# Battle.net D2



## Bleedy (21. Juli 2008)

Hallo, liebe Community !

Der dritte Teil steht (quasi schon) vor der Tür, da hab ich Diablo II nochmal ausgepackt, selbstredend mit LoD.
Im Single-Player hatte ichs mit 3 der 7 Klassen bereits durch gespielt (Nightmare und Hell auch), nun wollte ich mal das Battle-Net antesten.

Mich würde freuen, wenn mir einer (oder auch mehrere) im Spiel ein wenig "an die Hand nimmt" und das Spiel mit mir im Battle-Net spielt... 
Ich werde dann wahrscheinlich einen Melee-Druiden (ob Bär oder Wolf weiss ich noch nicht) spielen, der den Namen "Halgar" tragen wird.

Bitte um viele Antworten

Euer Bleedy


----------



## Eranel (21. Juli 2008)

Habe selbst erst vor kurzem wieder angefangen.

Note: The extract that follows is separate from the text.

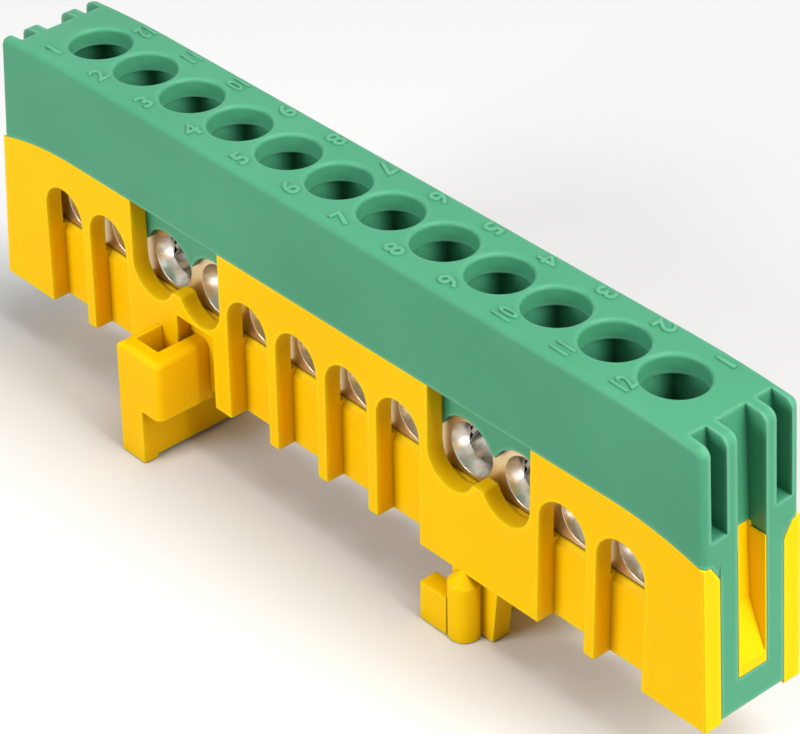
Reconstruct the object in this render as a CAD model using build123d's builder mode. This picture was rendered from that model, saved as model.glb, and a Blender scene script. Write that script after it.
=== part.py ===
import os

from build123d import *

os.makedirs("parts", exist_ok=True)

# Insulated terminal bar: a moulded base with two rail feet, a snap-fitted moulded
# cover, a plated brass bar with cross holes for the wires, and one clamping
# screw above each wire hole. X runs along the row, Z is up, the feet stand on Z = 0.

# Row of wire ways
pitch = 6.5
ways = 12

# Housing
depth = 10.84
end_room = 4.2
flare = 0.065
foot_h = 6.6
base_h = 16.85
cover_h = 9.85
wall = 1.7
end_sag = 1.5
sag_len = 10.0
sag_mid_part = 0.55
sag_mid_fall = 0.31
top_sag = 0.6
top_sag_len = 11.0

# Bar and its wire holes
bar_w = 6.0
bar_h = 6.7
bar_margin = 0.5
wire_under = 6.15
wire_r = 1.95
sink_r = 2.5
sink_depth = 1.4
tap_low = 1.0
bar_drop = 4.0
bar_gap = 0.05

# Wire openings in the long sides
arch_r = 2.65
scoop_r = 2.8
scoop_peak = 1.0
peak_round = 0.4
recess = 1.82
ledge_drop = 3.6
ledge_bevel = 0.7

# Cover
rim_r = 2.87
rim_round = 0.35
roof = 1.85
skirt_t = 0.6
skirt_r = 3.3
skirt_tip = 1.3
skirt_root = 0.3
edge_round = 0.65
rib_t = 0.7

# Ends: four fins, three slots and the snap strap
slot_deep = 2.15
slot_lean = 0.095
slot_down = 9.1
mid_slot_w = 3.2
fin_w = 1.15
side_slot_w = 1.75
fin_round = 0.9
strap_w = 7.1
strap_t = 1.6
strap_short = 0.4
window_w = 3.3
window_bar = 2.9
cheek_t = 0.18
wedge_h = 5.4
wedge_lip = 1.0
strip_bevel = 1.0
strip_slope = 1.6
leg_root = 0.1
strap_root = 0.4
fit_gap = 0.05

# Clamping screws
screw_r = 2.35
screw_gap = 0.03
shank_len = 6.5
head_r = 2.7
head_h = 2.6
slot_w = 0.8
slot_h = 1.3
tip_bevel = 0.4
tip_clear = 0.15

# Rail feet
rail_gap = 35.8
rail_mid = -1.7
plate_t = 3.2
plate_front = 4.5
plate_back = 4.0
lip_deep = 1.5
lip_h = 0.35
tube_w = 5.7
tube_rise = 5.3
tube_drop = 0.9
tube_wall = 0.95
tube_far = 1.7
tube_front = 1.55
tube_bevel = 0.6
tube_round = 0.8
pad_x = 3.2
pad_w = 5.0
pad_cut = 1.45
hook_len = 2.6
hook_t = 1.85
hook_h = 3.95
hook_out = 1.1
post_r = 1.45
post_in = 0.2
post_drop = 1.0
toe_w = 2.0
toe_t = 1.9
toe_in = 1.1
toe_taper = 0.7
web_t = 2.0
foot_root = 0.5
toe_root = 0.2
hook_root = 0.3
post_cone = 0.9

# Underside pockets
floor_t = 1.2
pocket_w = 4.8
pocket_gap = 1.2
pocket_near = 0.4

# Levels and positions that follow from the sizes above
half_d = depth / 2
seam_z = foot_h + base_h
top_z = seam_z + cover_h
wire_z = seam_z - wire_under
bar_z = wire_z - bar_drop
bar_top = bar_z + bar_h
bar_len = ways * pitch + 2 * bar_margin
bar_half = bar_len / 2
half_len = bar_half + end_room
ledge_z = wire_z - ledge_drop + ledge_bevel
in_y = bar_w / 2 + bar_gap
gap_y = half_d - wall
hole_x = [(i - (ways - 1) / 2) * pitch for i in range(ways)]
first_pair = 2
last_pair = ways - 4
pairs = [(first_pair, first_pair + 1), (last_pair, last_pair + 1)]
paired = [i for pair in pairs for i in pair]
singles = [i for i in range(ways) if i not in paired]
plate_x = rail_mid - rail_gap / 2
post_x = rail_mid + rail_gap / 2
foot_top = foot_h + foot_root


def end_x(z):
    """Half length of the housing at height z; the ends lean outwards downwards."""
    return half_len + flare * (top_z - z)


def slot_x(z):
    """Inner wall of the end slots at height z, on a steeper lean than the ends."""
    return half_len - slot_deep + slot_lean * (top_z - z)


sag_z = seam_z - end_sag
sag_x = end_x(sag_z)
sag_start = sag_x - sag_len
sag_mid_x = sag_start + sag_mid_part * sag_len
sag_mid_z = seam_z - sag_mid_fall * end_sag
top_end = end_x(top_z - top_sag)
top_start = top_end - top_sag_len
top_mid = top_start + sag_mid_part * top_sag_len
over = 1.0


def seam_profile(lift):
    """Closed line under the seam: the base outline, or over it for the cover."""
    if lift:
        far_z = top_z
    else:
        far_z = foot_h
    far_x = end_x(far_z)
    Line((-far_x, far_z), (far_x, far_z))
    Line((far_x, far_z), (sag_x, sag_z))
    ThreePointArc((sag_x, sag_z), (sag_mid_x, sag_mid_z), (sag_start, seam_z))
    Line((sag_start, seam_z), (-sag_start, seam_z))
    ThreePointArc((-sag_start, seam_z), (-sag_mid_x, sag_mid_z), (-sag_x, sag_z))
    Line((-sag_x, sag_z), (-far_x, far_z))


# Base: side walls, bar seat, wire pockets, snap wedges and feet
plate_left = plate_x - plate_t
recess_y = half_d - recess
strap_y = strap_w / 2 + fit_gap
wedge_z = foot_h + strap_short + window_bar + fit_gap
block_x = slot_x(top_z)
ramp_z = wedge_z + wedge_h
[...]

Kann dich also noch nicht rushen, aber ansonsten wärs möglich.

Als Grundlage für die Kommunikation solltest du dir schonmal die ganzen Battle.net Kommandos anschauen:

http://diablo3.ingame.de/spiel/konsole/

Wie dein Charakter heißt ist übrigens vollkommen uninteressant, man braucht die Angabe des Account-Namens damit man dich z.b. anflüstern kann.

Weiteres gerne mal per PN oder ingame.


----------